Good White People:

Powerful Black voices deliver sobering messages about freedom for our hot-dogs-and-fireworks holiday. Will you pause on this strange Fourth of July, unlike any before it, and listen with an open heart?

Bryan Stevenson, founder of the Equal Justice Initiative, recently told The New Yorker magazine:

The great evil of American slavery wasn’t the involuntary servitude; it was the fiction that black people aren’t as good as white people, and aren’t the equals of white people, and are less evolved, less human, less capable, less worthy, less deserving than white people.

That ideology of white supremacy was necessary to justify enslavement, and it is the legacy of slavery that we haven’t acknowledged. This is why I have argued that slavery didn’t end in 1865; it evolved.

The New Yorker, June 1,2020

Bryan has spent much of his career raising awareness about this evolution of slavery, how it hides and reappears in insidious new ways as powerful leaders are socially pressured into changing the look of American racism but have never been willing to face the lies about Black people at the heart of it.

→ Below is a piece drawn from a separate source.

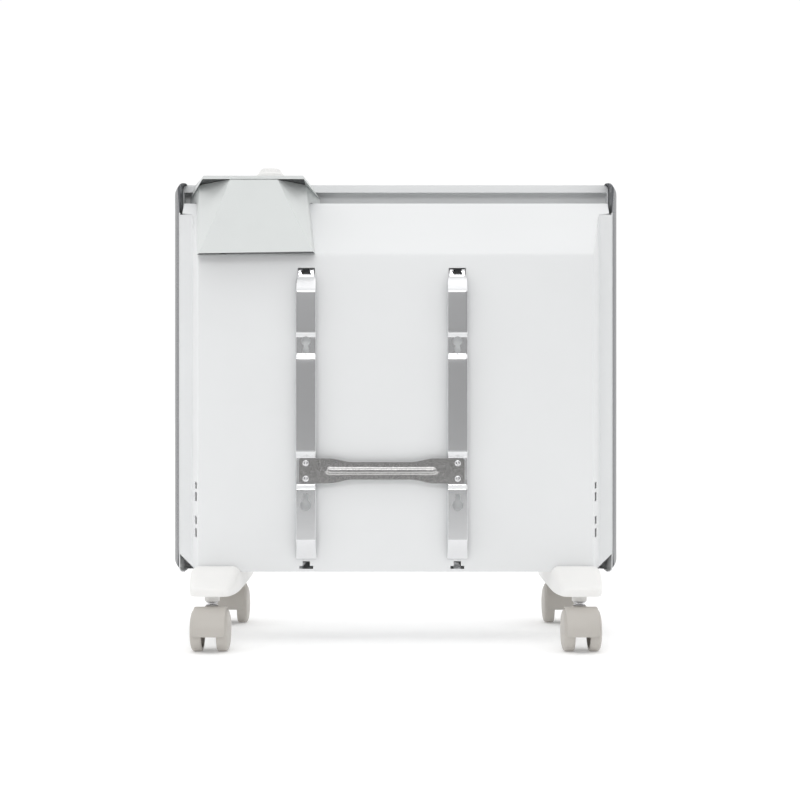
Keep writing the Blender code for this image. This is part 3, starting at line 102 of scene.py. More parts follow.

If, like Bryan, you can see slavery’s presence in our American conscience, policies, and presumptions, then the words of abolitionist Frederick Douglass have searing resonance for today. Addressing the Rochester Ladies’ Anti-Slavery Society on July 5, 1852, Douglass said:

Your high independence only reveals the immeasurable distance between us. The blessings in which you, this day, rejoice, are not enjoyed in common. The rich inheritance of justice, liberty, prosperity and independence, bequeathed by your fathers, is shared by you, not by me. The sunlight that brought light and healing to you, has brought stripes and death to me. This Fourth July is yours, not mine. You may rejoice, I must mourn…

Can we hear the words of Frederick Douglass today as if they are describing our current situation? The Black community does.

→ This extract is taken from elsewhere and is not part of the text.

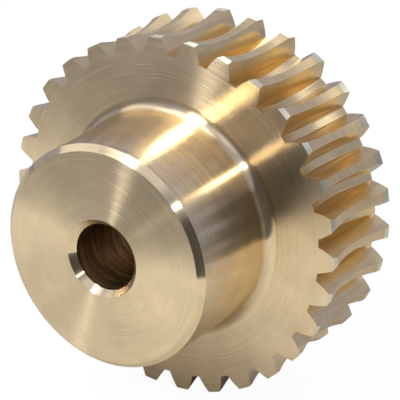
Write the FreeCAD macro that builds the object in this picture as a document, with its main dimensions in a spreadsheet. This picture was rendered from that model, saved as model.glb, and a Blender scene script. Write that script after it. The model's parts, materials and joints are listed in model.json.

The feeling of the nation must be quickened; the conscience of the nation must be roused; the propriety of the nation must be startled; the hypocrisy of the nation must be exposed; and its crimes against God and man must be proclaimed and denounced.

Bryan Stevenson’s work to reform the criminal justice system sheds light on the purposeful design of our current penal system, a purposefully structured system that punishes more frequently and more cruelly persons of color. The more I learn about modern injustice, the more the words of Douglass ring as true today as they did before emancipation:

There is not a nation on the earth guilty of practices more shocking and bloody than are the people of the United States, at this very hour.

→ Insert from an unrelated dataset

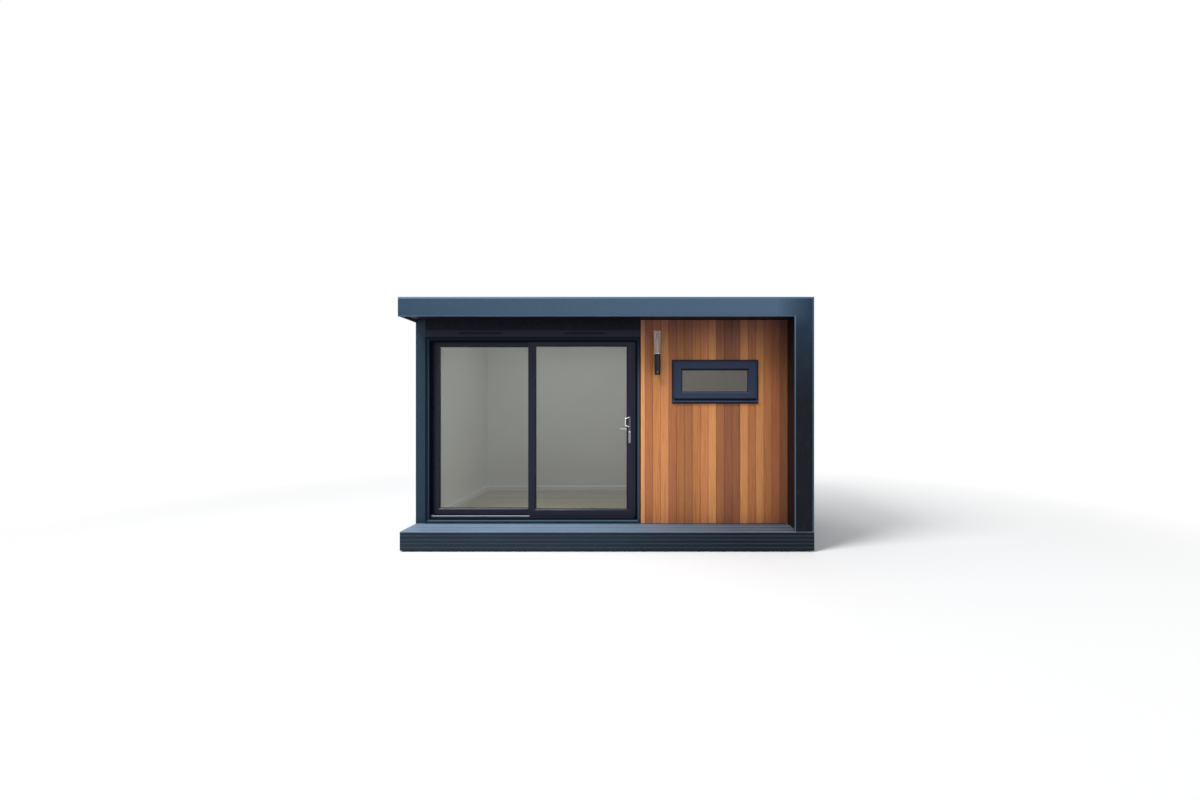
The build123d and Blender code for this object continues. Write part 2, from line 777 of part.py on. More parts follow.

A group of Black artists – poets, hip hop artists, writers – have created a stunning poem with video. Daveed Diggs is the orator.

What then, to Black people, is the 4th of July? Don’t take my word for it, there are brilliant Black minds and voices ready and waiting to tell you.

Resources:

Long Read – unedited text of Frederick Douglass’ What to the Slave Is the Fourth of July? from Frederick Douglass: Selected Speeches and Writings

TED Talk – Bryan Stevenson, We Need To Talk About An Injustice, 23:41

Listen – James Earl Jones reads Frederick Douglass: What to the slave is 4th of July?, 5:40

Watch – The great-great-great-great grandchildren of Frederick Douglass take turns orating excerpts from his speech, adding wise personal reflections that belie their young ages. 6:58

Think – How do you feel about the Fourth of July: proud, sentimental, uncertain, patriotic? How do the words from these Black Americans challenge the ideals of freedom that you associate with the Fourth of July? Do you know any Americans who might not feel as emotionally connected to the ideals of freedom that you cherish and celebrate? Could you ask them about their experiences?